Transfer function: The primordial spectrum gets modified as the universe evolves. The transfer function $T(k)$ encapsulates all the physics between inflation and the epoch when structure begins forming: radiation pressure suppression, Silk damping, baryon loading, and the transition from radiation to matter domination. The observed matter power spectrum is related to the primordial one by:

$P(k) = T^2(k)\, P_{\text{primordial}}(k)$

The transfer function is scale-dependent. It's roughly unity for modes that entered the horizon well after matter-radiation equality (large scales) and falls off for smaller-scale modes that were suppressed during the radiation era.

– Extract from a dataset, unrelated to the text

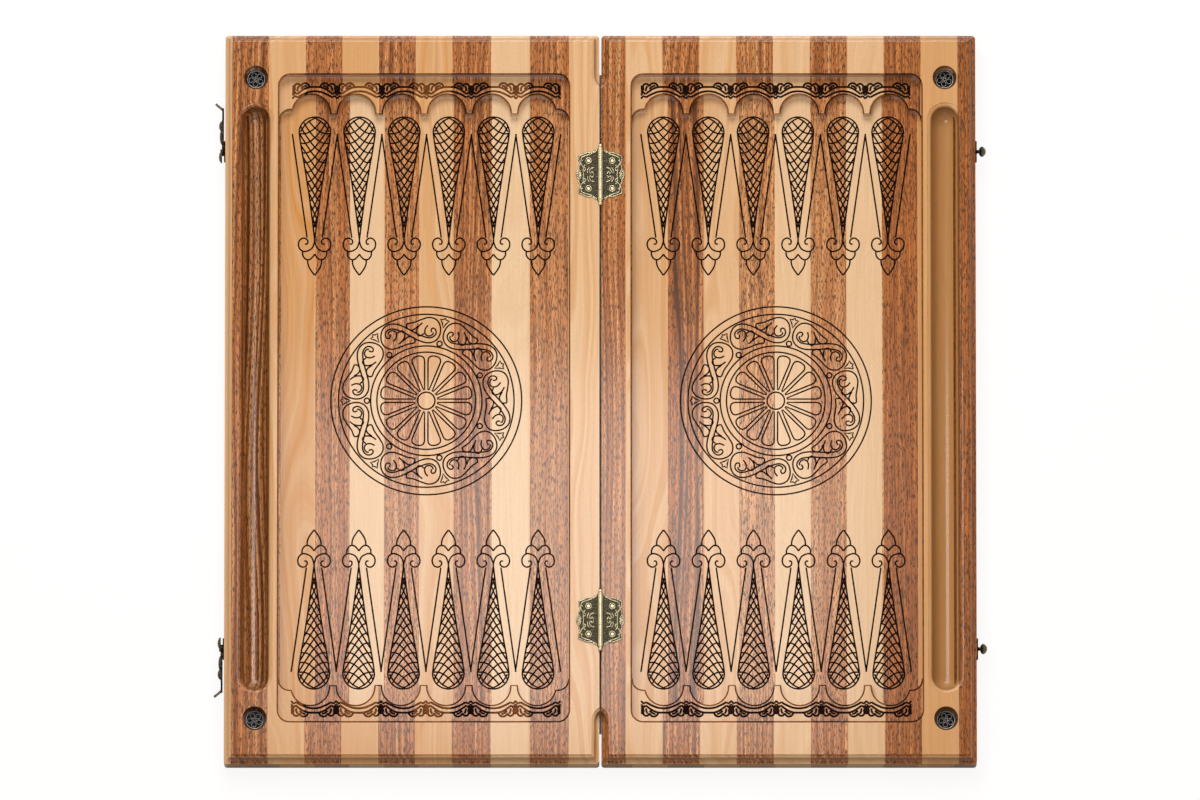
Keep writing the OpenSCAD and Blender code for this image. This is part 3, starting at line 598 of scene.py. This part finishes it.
def turned(points, angle):
    """The same line turned round the middle."""
    cos, sin = math.cos(angle), math.sin(angle)
    return [(x * cos - y * sin, x * sin + y * cos) for x, y in points]


def in_pairs(image, *lines):
    """Open lines for strips, each followed by its mirrored or flipped image."""
    return [(line, False) for points in lines for line in (points, image(points))]


def strips(name, lines, width, height, rounding=0):
    """Make solid strips along lines in millimetres. Each line is its points, and whether it is closed."""
    curve = bpy.data.curves.new(name, "CURVE")
    curve.dimensions = "3D"
    curve.twist_mode = "Z_UP"
    curve.bevel_depth = width / 2
    curve.bevel_resolution = rounding
    curve.use_fill_caps = True
    for points, closed in lines:
        spline = curve.splines.new("POLY")
        spline.points.add(len(points) - 1)
        for point, (x, y) in zip(spline.points, points):
            point.co = (x * MM, y * MM, 0, 1)
        spline.use_cyclic_u = closed
    piece = bpy.data.objects.new(name, curve)
    bpy.context.collection.objects.link(piece)
    select_only(piece)
    bpy.ops.object.convert(target="MESH")
    return settle(bpy.context.view_layer.objects.active, scale=(1, 1, height / width))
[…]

Constraining cosmological parameters: The shape, amplitude, and features of $P(k)$ are sensitive to multiple cosmological parameters simultaneously:

• The overall amplitude constrains $\sigma_8$ (the normalization of fluctuations on 8 $h^{-1}$ Mpc scales)
• The turnover location constrains the matter density $\Omega_m h^2$
• The BAO wiggles constrain the baryon density $\Omega_b h^2$ and serve as a geometric probe of expansion
• The large-scale slope constrains $n_s$ and thereby inflationary physics

Fitting the observed power spectrum (from surveys like SDSS, DESI, and Euclid) against theoretical predictions is one of the primary ways cosmologists test the $\Lambda$CDM model and search for deviations that might point to modified gravity or alternative dark energy models.